L’avventura di Bianchedi in rossonero prese una pausa con l’addio di Sacchi del 1991: pochi mesi dopo erano entrambi di nuovo insieme, ma nella nazionale italiana. «Così oggi posso dire, senza timore di smentite, di essere l’unica persona in Italia, allenatori a parte, ad essermi dimesso di mia volontà da Milan e Nazionale, mica poco…». Il rapporto con gli Azzurri, infatti, non è mai decollato e dura pochi mesi, fino al torneo negli Stati Uniti del 1992, preparatorio ai mondiali di due anni dopo che Sacchi perderà ai rigori contro il Brasile. In Nazionale Bianchedi non manda giù le ingerenze politiche, la presenza di molte persone che secondo lui poco avevano a che fare con il calcio. «Sono arrivato che non ero nessuno, rispetto allo staff degli azzurri, e certo non sembravano essere felici, in federazione. Arrigo voleva che fossi io ad andare alle partite, ma per due volte, a Roma e Milano, non trovai gli accrediti e me ne tornai a casa».

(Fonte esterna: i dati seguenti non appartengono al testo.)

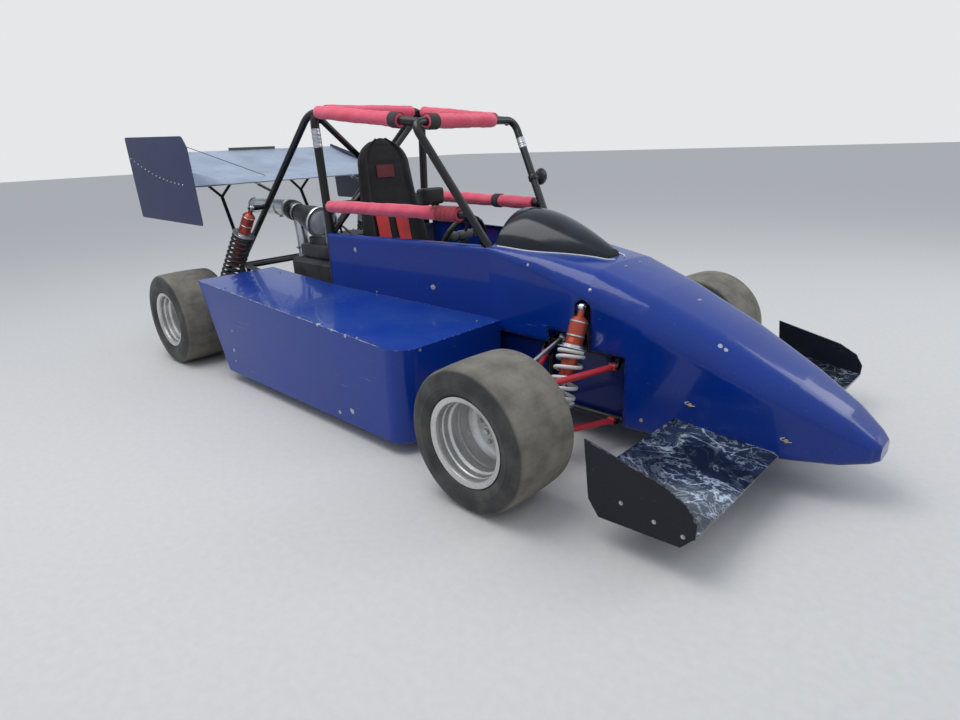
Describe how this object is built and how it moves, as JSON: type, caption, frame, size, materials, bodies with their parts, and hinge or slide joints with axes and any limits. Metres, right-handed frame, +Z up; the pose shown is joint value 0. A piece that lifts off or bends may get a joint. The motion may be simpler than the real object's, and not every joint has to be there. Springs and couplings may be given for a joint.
{
  "type": "open wheel racing car",
  "caption": "Single seat open wheel racing car with a padded roll cage, side pods, outboard coil springs and front and rear wings.",
  "frame": {"origin": "on the ground, at the centre of the bounding box in plan", "axes": "+X forward to the nose, +Y to the car's left, +Z up"},
  "size_m": [3.606, 1.6752, 1.2339],
  "materials": {
    "body_paint": "deep blue gloss paint",
    "plate_paint": "dull dark blue paint",
    "frame_paint": "satin black paint",
    "pad_cloth": "red cloth over foam",
    "cowl_black": "satin black moulding",
    "seat_cloth": "black cloth",
    "belt_webbing": "red webbing",
    "arm_paint": "red paint",
    "damper": "orange red anodised",
    "spun_alloy": "spun and worn",
    "tyre_rubber": "worn slick",
    "raw_steel": "worn steel",
    "engine_cast": "dark castings",
    "sheet_alloy": "bare sheet",
    "wing_marble": "black with pale veins",
    "black_plastic": "satin black"
  },
  "bodies": {
    "chassis": {"chassis_frame": "frame_paint", "roll_cage": "frame_paint", "cage_pads": "pad_cloth", "body_shell": "body_paint", "belly_tub": "body_paint", "firewall": "sheet_alloy", "cowl": "cowl_black", "side_pod_right": "body_paint", "side_pod_left": "body_paint", "seat": "seat_cloth", "harness_belts": "belt_webbing", "rack_housing": "sheet_alloy", "front_upper_arms": "arm_paint", "front_lower_arms": "arm_paint", "front_coilovers": "damper", "rear_coilovers": "damper", "axle_carriers": "sheet_alloy", "radius_arms": "arm_paint", "engine_block": "engine_cast", "intake_duct": "sheet_alloy", "catch_tank": "black_plastic", "mirrors": "black_plastic", "front_wing_planes": "wing_marble", "front_wing_plates": "frame_paint", "rear_wing_plane": "sheet_alloy", "rear_wing_plates": "plate_paint", "wing_stays": "frame_paint"},
    "steering_wheel": {"steering_wheel": "black_plastic", "steering_shaft": "raw_steel"},
    "rack": {"rack_tie_rods": "raw_steel"},
    "knuckle_right": {"front_knuckle_right": "raw_steel"},
    "knuckle_left": {"front_knuckle_left": "raw_steel"},
    "front_wheel_right": {"front_rim_right": "spun_alloy", "front_tyre_right": "tyre_rubber"},
    "front_wheel_left": {"front_rim_left": "spun_alloy", "front_tyre_left": "tyre_rubber"},
    "rear_axle": {"rear_axle_shaft": "raw_steel", "axle_sprocket": "raw_steel", "axle_brake_disc": "raw_steel", "rear_rim_right": "spun_alloy", "rear_rim_left": "spun_alloy", "rear_tyre_right": "tyre_rubber", "rear_tyre_left": "tyre_rubber"}
  },
  "joints": [
    {"name": "steering_turn", "type": "hinge", "parent": "chassis", "child": "steering_wheel", "pos_m": [0.113, 0, 0.62], "axis": [-0.9431, 0, 0.3324], "range_deg": [-120, 120]},
    {"name": "rack_slide", "type": "slide", "parent": "chassis", "child": "rack", "axis": [0, 1, 0], "range_m": [-0.0385, 0.0385]},
    {"name": "steer_right", "type": "hinge", "parent": "chassis", "child": "knuckle_right", "pos_m": [0.913, -0.53, 0.215], "axis": [0, 0, 1], "range_deg": [-20.5, 20.5]},
    {"name": "steer_left", "type": "hinge", "parent": "chassis", "child": "knuckle_left", "pos_m": [0.913, 0.53, 0.215], "axis": [0, 0, 1], "range_deg": [-20.5, 20.5]},
    {"name": "front_right_spin", "type": "hinge", "parent": "knuckle_right", "child": "front_wheel_right", "pos_m": [0.913, -0.7068, 0.2288], "axis": [0, 1, 0], "continuous": true},
    {"name": "front_left_spin", "type": "hinge", "parent": "knuckle_left", "child": "front_wheel_left", "pos_m": [0.913, 0.7068, 0.2288], "axis": [0, 1, 0], "continuous": true},
    {"name": "rear_axle_spin", "type": "hinge", "parent": "chassis", "child": "rear_axle", "pos_m": [-1.298, 0, 0.236], "axis": [0, 1, 0], "continuous": true}
  ],
  "couplings": [
    {"joint": "rack_slide", "follows": "steering_turn", "m_per_rad": -0.018},
    {"joint": "steer_right", "follows": "steering_turn", "ratio": 0.16667},
    {"joint": "steer_left", "follows": "steering_turn", "ratio": 0.16667}
  ]
}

Poi il ritorno al Milan, senza più Sacchi, ma voluto da Fabio Capello che ne aveva raccolto l’eredità. Di quei tempi è l’innamoramento (calcisticamente parlando) per un ragazzino di nemmeno 18 anni che si chiamava Ronaldo. «Lo andai a osservare in Brasile, dove ormai ero di casa, nel derby tra il suo Cruzeiro e l’Atletico Mineiro e rimasi impressionato. Al mio ritorno, poche ore prima la finale di Coppa dei Campioni di Atene (quella storica in cui il Milan strapazzò il favoritissimo Barcellona di Johan Cruijff, ndr), Capello mi chiese se era davvero così forte e se era già pronto per il Milan. Risposi di sì». Ma Berlusconi non lo comprò. «Probabilmente non lo prese neanche mai in considerazione, pian piano furono altre logiche a prendere il sopravvento nel calcio mercato, si compravano giocatori solo legati a certi giri, a certi procuratori, per fare un favore a qualcuno o per non rovinare i rapporti con qualcun altro».
Tra i colpi che hanno avuto la benedizione di Bianchedi di quegli anni anche quello del Pallone d’oro Jean-Pierre Papin. «Lo voleva Berlusconi, non era un giocatore in grado di inserirsi in un gioco di squadra, ma era un finalizzatore. A fine allenamento, quando ancora era in Francia, era impressionante vederlo esercitarsi in area di rigore, facendo gol anche da bendato…».
La seconda parte di vita rossonera di Bianchedi – prima di terminare la propria carriera al Parma con Carlo Ancelotti – coincide anche con il ritorno di Sacchi dopo la parentesi Tabarez, che Natale ricorda come «un gran signore», nel 1997, «l’anno del disastro».
In quel momento c’è anche una frizione tra i due amici. «Sacchi resterà nella storia del calcio grazie a una grande intelligenza e alla sua capacità di assemblare, di prendere il meglio di alcuni suoi maestri, come il colombiano Francisco Maturana, che personalmente considero il Cézanne degli allenatori (Natale è un appassionato d’arte, al punto da finire con il farsi regalare alcune riproduzioni di dipinti dagli inservienti del museo del Prado di Madrid, dove tornava ogni volta che poteva, ndr). Ma Sacchi aveva una sola idea di calcio e non c’è niente di più pericoloso di un’idea, quando è la sola che abbiamo. Lui, praticamente, ha allenato solo una squadra, quella dei giocatori del Milan. Un vero allenatore di caratura internazionale, invece, deve essere in grado di adattarsi ed esaltare le qualità dei grandi giocatori in un’organizzazione di gioco. Oggi – è la frecciata finale – Arrigo è invece finito, ed è un peccato, a parlare di calcio, ma più con compiacenza che con competenza».